[Entries with model source code]
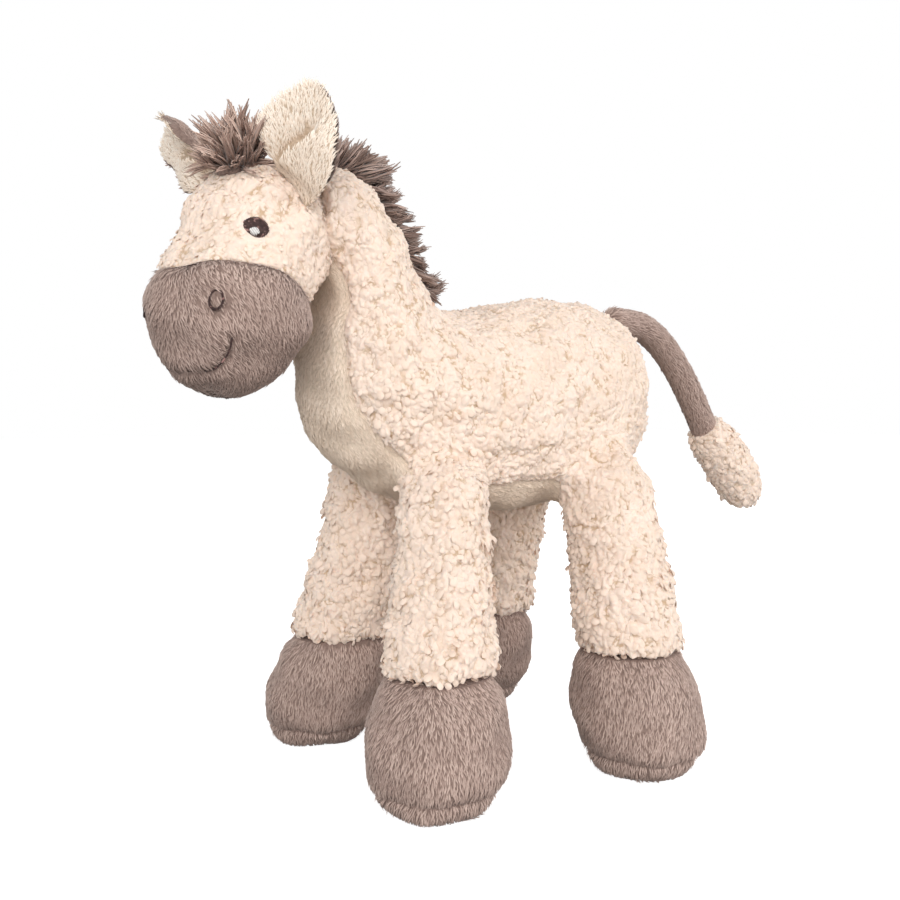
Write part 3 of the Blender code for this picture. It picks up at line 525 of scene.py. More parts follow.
def pile_tree():
    """Nodes that set tufts on a cloth: even spacing, laid along its pile, turned and sized at random."""
    floats = {label: "Float" for label in ("Spacing", "Smallest", "Largest", "Turn", "Lift", "Lean")}
    net = Tree("tufts_on_cloth", Cloth="Geometry", Tufts="Collection", Kinds="Int", Seed="Int", **floats)
    given = net.given

    def chance(low, high, salt, kind="FLOAT"):
        low_slot, high_slot, out = (2, 3, 1) if kind == "FLOAT" else (4, 5, 2)
        sockets = {low_slot: low, high_slot: high, "Seed": given["Seed"] + salt}
        return net.node("FunctionNodeRandomValue", {"data_type": kind}, sockets, out)

    def either_way(most, salt):
        return chance(-1.0 * most, most, salt)

    spots = net.node(
        "GeometryNodeDistributePointsOnFaces",
        {"distribute_method": "POISSON"},
        {
            "Mesh": given["Cloth"],
            "Distance Min": given["Spacing"],
            "Density Max": net.maths("DIVIDE", 3.0, given["Spacing"] * given["Spacing"]),
            "Density Factor": net.kept("kept"),
            "Seed": given["Seed"],
        },
        "Points",
    )
    ways = {
        "Primary Axis": Tone(net, spots.socket.node.outputs["Normal"]),
        "Secondary Axis": net.kept("way", "FLOAT_VECTOR"),
    }
    turned = net.node("FunctionNodeAxesToRotation", {"primary_axis": "Z", "secondary_axis": "X"}, ways)
    lift, turn = given["Lift"], given["Turn"]
    swing = {"X": either_way(lift, 11), "Y": either_way(lift, 12), "Z": either_way(turn, 13)}
    for angles in ({"Y": given["Lean"]}, swing):
        euler = net.node("ShaderNodeCombineXYZ", None, angles)
        by = net.node("FunctionNodeEulerToRotation", None, {"Euler": euler})
        sockets = {"Rotation": turned, "Rotate By": by}
        turned = net.node("FunctionNodeRotateRotation", {"rotation_space": "LOCAL"}, sockets)
    each = {"Collection": given["Tufts"], "Separate Children": True, "Reset Children": True}
    sockets = {
        "Points": spots,
        "Instance": net.node("GeometryNodeCollectionInfo", None, each),
        "Pick Instance": True,
        "Instance Index": chance(0, given["Kinds"] - 1, 15, "INT"),
        "Rotation": turned,
        "Scale": chance(given["Smallest"], given["Largest"], 14) * net.kept("size"),
    }
    set_down = net.node("GeometryNodeInstanceOnPoints", None, sockets)
    sockets = {"Geometry": set_down, "Name": "lot", "Value": chance(0.0, 1.0, 16)}
    settings = {"data_type": "FLOAT", "domain": "INSTANCE"}
    return net.ends_in(net.node("GeometryNodeStoreNamedAttribute", settings, sockets))


PILE_TREE = pile_tree()


def shaped_by(tree, piece, **inputs):
    """Puts a tree's modifier on a piece, with its inputs set."""
    modifier = piece.modifiers.new("nodes", "NODES")
    modifier.node_group = tree
    for item in tree.interface.items_tree:
        if item.in_out == "INPUT" and item.name in inputs:
            modifier[item.identifier] = inputs[item.name]
    return piece


def lay_pile(name, cloth, group, finish, spacing, sizes, turn, lift, seed, lean=0.0):
    """A new piece of tufts that stand all over a cloth."""
    given = {"Tufts": group, "Kinds": len(group.objects), "Finish": finish, "Spacing": spacing, "Seed": seed}
    sway = {"Smallest": sizes[0], "Largest": sizes[1], "Turn": turn, "Lift": lift, "Lean": lean}
    mesh = used_up(shaped_by(PILE_TREE, shown(name, cloth.data.copy()), **given, **sway))
    mesh.name = name
    return shown(name, mesh)


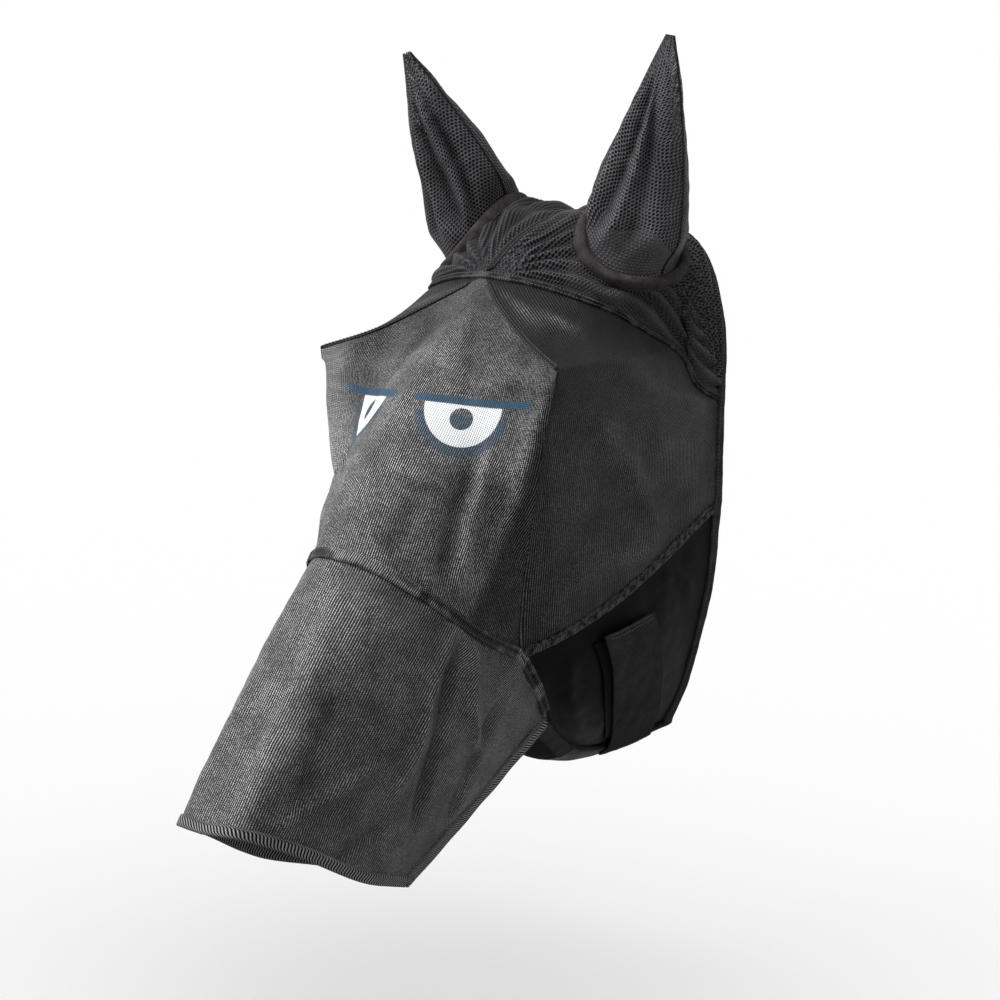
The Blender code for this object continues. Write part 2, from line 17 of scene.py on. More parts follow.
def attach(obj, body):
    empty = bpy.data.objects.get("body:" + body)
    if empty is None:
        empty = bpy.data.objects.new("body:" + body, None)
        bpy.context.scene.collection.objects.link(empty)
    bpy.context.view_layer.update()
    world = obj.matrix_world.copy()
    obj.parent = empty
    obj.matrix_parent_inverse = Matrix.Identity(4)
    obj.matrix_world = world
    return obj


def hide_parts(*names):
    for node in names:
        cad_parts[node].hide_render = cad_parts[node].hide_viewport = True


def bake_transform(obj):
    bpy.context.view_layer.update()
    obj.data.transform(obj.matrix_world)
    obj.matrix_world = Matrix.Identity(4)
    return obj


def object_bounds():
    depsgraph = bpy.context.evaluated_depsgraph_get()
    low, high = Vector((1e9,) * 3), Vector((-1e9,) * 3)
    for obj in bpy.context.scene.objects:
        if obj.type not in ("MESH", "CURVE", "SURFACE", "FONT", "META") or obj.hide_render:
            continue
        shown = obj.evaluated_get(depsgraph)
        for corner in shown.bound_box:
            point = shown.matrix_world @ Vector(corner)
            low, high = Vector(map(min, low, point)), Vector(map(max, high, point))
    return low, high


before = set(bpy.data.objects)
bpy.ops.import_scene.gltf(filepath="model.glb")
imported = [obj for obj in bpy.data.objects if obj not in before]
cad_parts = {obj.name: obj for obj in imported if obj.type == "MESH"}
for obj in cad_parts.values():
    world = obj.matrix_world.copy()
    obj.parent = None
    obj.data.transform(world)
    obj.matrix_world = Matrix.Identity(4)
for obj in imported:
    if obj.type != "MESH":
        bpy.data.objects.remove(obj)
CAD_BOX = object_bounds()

MM = 0.001
# Steps of a fine curve to each one of the same curve in the solids.
FINE = 6

# The head's landmarks on the left half.
HEAD_CENTRE = np.array((0.0, -110.0, -210.0))
BROW = (0, -133, -38)
CROWN_REAR = (0, 50, -8)
NOSE_TOP = (0, -322, -249)
HEM_TOP = (0, -473, -449)
DART_TIP = (130, -196, -102)
SEAM_CORNER = (99, -42, -84)
REAR_HIGH = (98, 75, -157)
REAR_LOW = (97, 74, -243)
CHEEK_FRONT = (76, -177, -345)
NOSE_LOW = (56, -114, -418)
JAW_FRONT = (40, -66, -449)
JAW_REAR = (45, 73, -450)
HEM_CORNER = (50, -288, -524)

# Seam and edge curves, each from landmark to landmark, with the number of coarse points along it.
CROWN = [BROW, (0, -90, -11), (0, -40, 5), (0, 8, 6), CROWN_REAR]
FOREHEAD = [BROW, (0, -185, -84), (0, -236, -130), (0, -283, -189), NOSE_TOP]
NOSE_RIDGE = [NOSE_TOP, (0, -400, -352), HEM_TOP]
POLL_SEAM_FRONT = [BROW, (42, -124, -43), (80, -108, -54), (94, -78, -66), SEAM_CORNER]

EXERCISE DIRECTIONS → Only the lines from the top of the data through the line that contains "return chance(-1.0 *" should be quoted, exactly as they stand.

FULL SOLUTION →
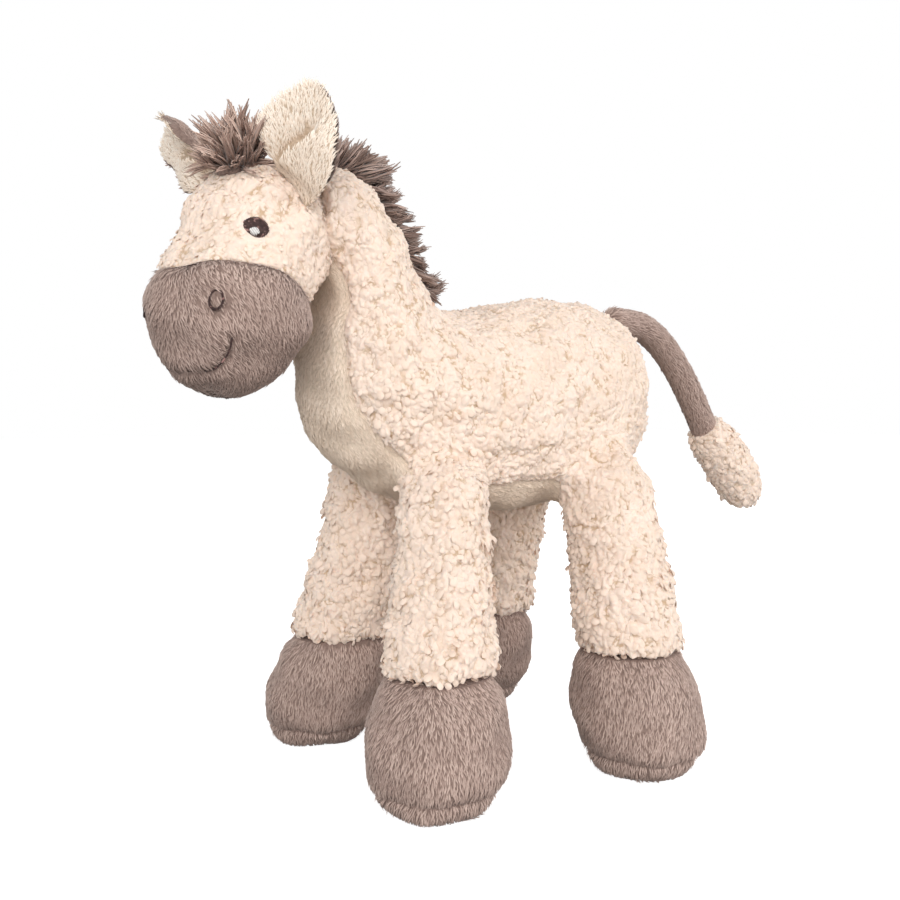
Write part 3 of the Blender code for this picture. It picks up at line 525 of scene.py. More parts follow.
def pile_tree():
    """Nodes that set tufts on a cloth: even spacing, laid along its pile, turned and sized at random."""
    floats = {label: "Float" for label in ("Spacing", "Smallest", "Largest", "Turn", "Lift", "Lean")}
    net = Tree("tufts_on_cloth", Cloth="Geometry", Tufts="Collection", Kinds="Int", Seed="Int", **floats)
    given = net.given

    def chance(low, high, salt, kind="FLOAT"):
        low_slot, high_slot, out = (2, 3, 1) if kind == "FLOAT" else (4, 5, 2)
        sockets = {low_slot: low, high_slot: high, "Seed": given["Seed"] + salt}
        return net.node("FunctionNodeRandomValue", {"data_type": kind}, sockets, out)

    def either_way(most, salt):
        return chance(-1.0 * most, most, salt)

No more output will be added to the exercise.